1. The Hedgehog Concept: Find and stick to your core
Collins shares a simple parable: the fox knows many things, but the hedgehog knows one big thing. Great organizations succeed by identifying the intersection of three truths:
- What they’re deeply passionate about
- What can they be best in the world at
- What drives their economic engine
In campaign branding, this becomes your rallying point. Your campaign doesn’t need to say everything. It needs to say the right thing. The message becomes scattered when you try to include every program, audience, and need. People don’t know what to do with it. But people respond when you build a campaign around a core idea that lives at the center of your passion, strengths, and fundraising engine.
Think about campaigns that don’t just inform but invite. The ones that clarify why this moment matters, why your organization is uniquely positioned to lead, and why the donor has a role to play. That’s the Hedgehog Concept in action.
2. Level 5 Leadership: Let vision speak louder than ego
Collins defines Level 5 Leaders as those who blend deep personal humility with intense professional will. They care less about being the face of change and more about making lasting change happen.
In campaign branding, this kind of leadership shows up when the vision leads, not the individual. Great campaigns don’t revolve around a charismatic figurehead or a legacy narrative. They revolve around a clear, bold, and shared picture of the future. What are we building? Why now? What does success look like for the people and communities we serve?
When the campaign is fueled by vision rather than personality, it becomes bigger than any person or department. It invites donors, staff, and partners to see themselves in the future being shaped and to step into roles that matter.
This approach also builds trust. Donors don’t just want to hear what you’ve done. They want to know where you’re going. They want to see a thoughtful plan, anchored in reality and driven by ambition. A vision-forward campaign doesn’t just describe the work ahead. It frames it as a collective endeavor where everyone has a part to play.
Ego-centered campaigns fade. Vision-centered campaigns endure.
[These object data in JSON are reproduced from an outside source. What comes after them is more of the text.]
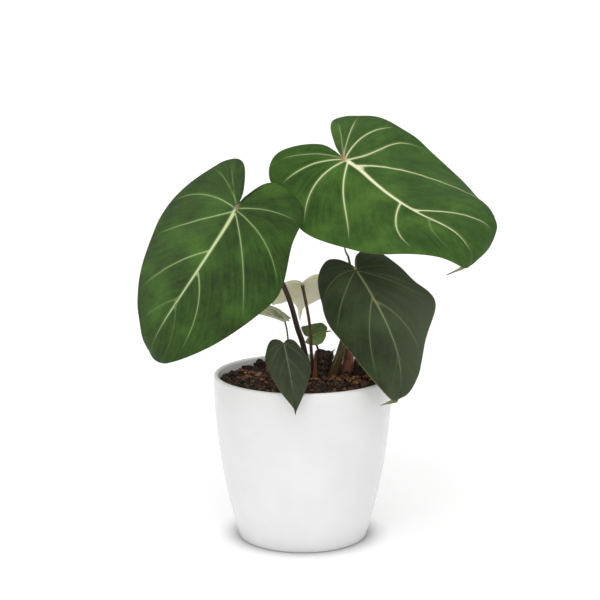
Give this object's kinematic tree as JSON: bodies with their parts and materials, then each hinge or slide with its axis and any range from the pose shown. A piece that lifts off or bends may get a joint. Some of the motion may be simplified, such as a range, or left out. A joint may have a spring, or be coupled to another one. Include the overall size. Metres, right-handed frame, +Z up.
{
  "type": "potted philodendron gloriosum",
  "caption": "Creeping aroid house plant with large velvety heart-shaped, pale-veined leaves on slender stalks, rising from bark soil in a glossy white round pot.",
  "frame": {"origin": "middle of the pot's underside, on the surface that it stands on", "axes": "+Z up along the pot's axis; the plant's front, where the leaves face, looks along -Y; +X is to the right of someone who looks at the front"},
  "size_m": [0.2721, 0.1622, 0.3281],
  "materials": {
    "pot_white": "gloss",
    "soil": "loose peat and bark",
    "rhizome": "fibrous, ring scarred",
    "blade_green": "velvety",
    "blade_dark_green": "velvety",
    "blade_young_green": "velvety",
    "blade_pale": "matt underside",
    "stalk_dark": "finely striped",
    "stalk_olive": "finely striped",
    "sheath": "dry and papery"
  },
  "bodies": {
    "root": {"pot": "pot_white", "soil": "soil", "rhizome": "rhizome", "blade_left": "blade_green", "blade_upper": "blade_green", "blade_right": "blade_dark_green", "blade_front": "blade_dark_green", "blade_folded": "blade_young_green", "blade_young": "blade_pale", "blade_inner": "blade_young_green", "stalk_left": "stalk_dark", "stalk_upper": "stalk_olive", "stalk_right": "stalk_olive", "stalk_front": "stalk_dark", "stalk_folded": "stalk_dark", "stalk_young": "stalk_dark", "stalk_inner": "stalk_dark", "sheath_large": "sheath", "sheath_small": "sheath"}
  },
  "joints": []
}
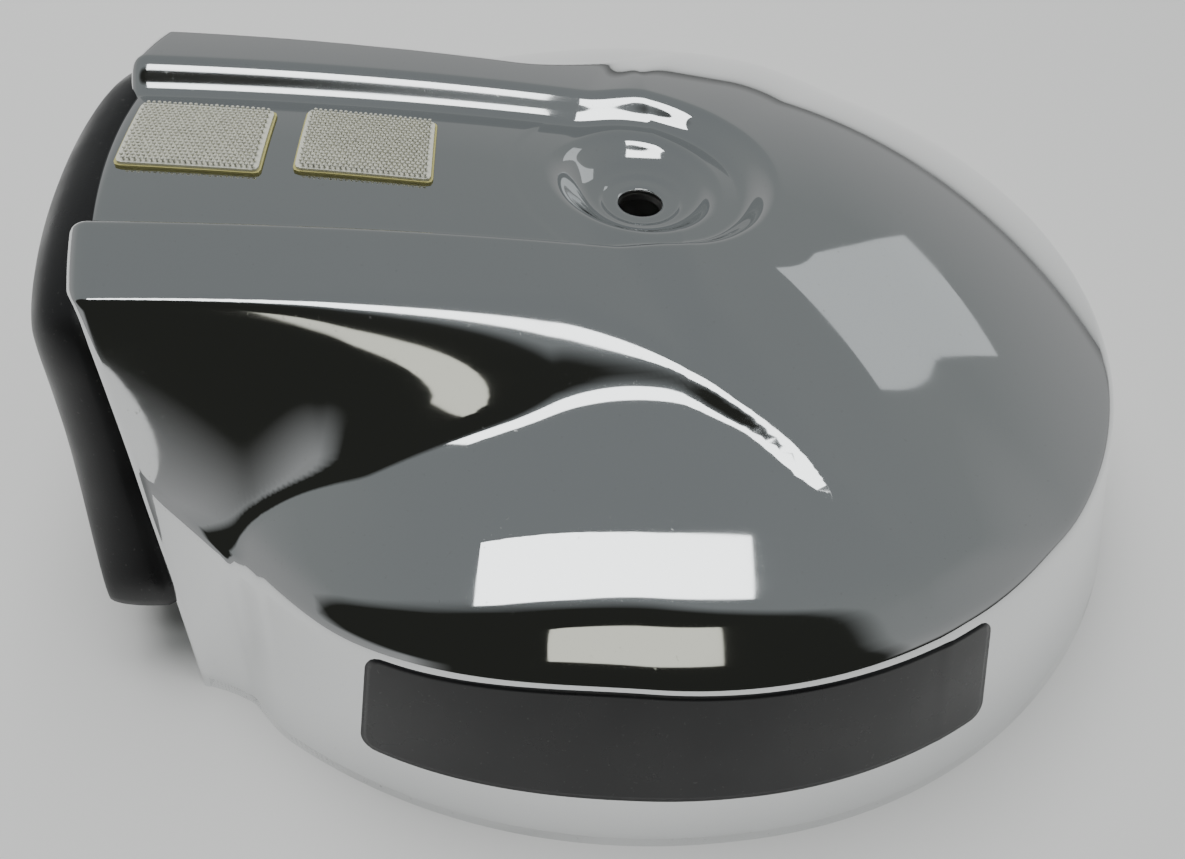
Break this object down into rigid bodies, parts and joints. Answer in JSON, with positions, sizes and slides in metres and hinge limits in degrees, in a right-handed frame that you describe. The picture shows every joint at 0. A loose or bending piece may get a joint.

3. First who, then what: Build your brand from the inside out
One of Collins’ most important insights is this: great organizations don’t start with strategy. They start with people. First, they get the right people on the bus. Then they figure out where to drive it.
In fundraising campaigns, this means alignment starts internally. Your people must be on board before you finalize the case, design the logo, or launch the website. Your staff, board, volunteers, and most trusted partners are not just stakeholders. They’re your storytellers. If they don’t understand or believe in the campaign, they can’t champion it.
The strongest campaigns aren’t imposed. They’re co-created. When people inside your organization help shape the message, they feel a sense of ownership when they see their fingerprints on it. They spread the word. They reinforce the brand in every conversation, event, and email.
If the people closest to the work believe in the campaign, it has power. If they don’t, even the best tagline won’t matter.
The leap from good to great is a choice
Fundraising campaigns are full of pressure: tight timelines, big targets, high expectations. It’s easy to rush. To fall back on what worked last time. To move fast and adjust later. But the leap to greatness doesn’t happen by accident. It takes clarity, discipline, and a willingness to lead with focus instead of flash.
Let Good to Great remind us that greatness isn’t about being louder. It’s about being clearer, more consistent, and more honest.
The best campaigns don’t just raise money. They raise belief in the mission, each other, and what’s possible when we act together.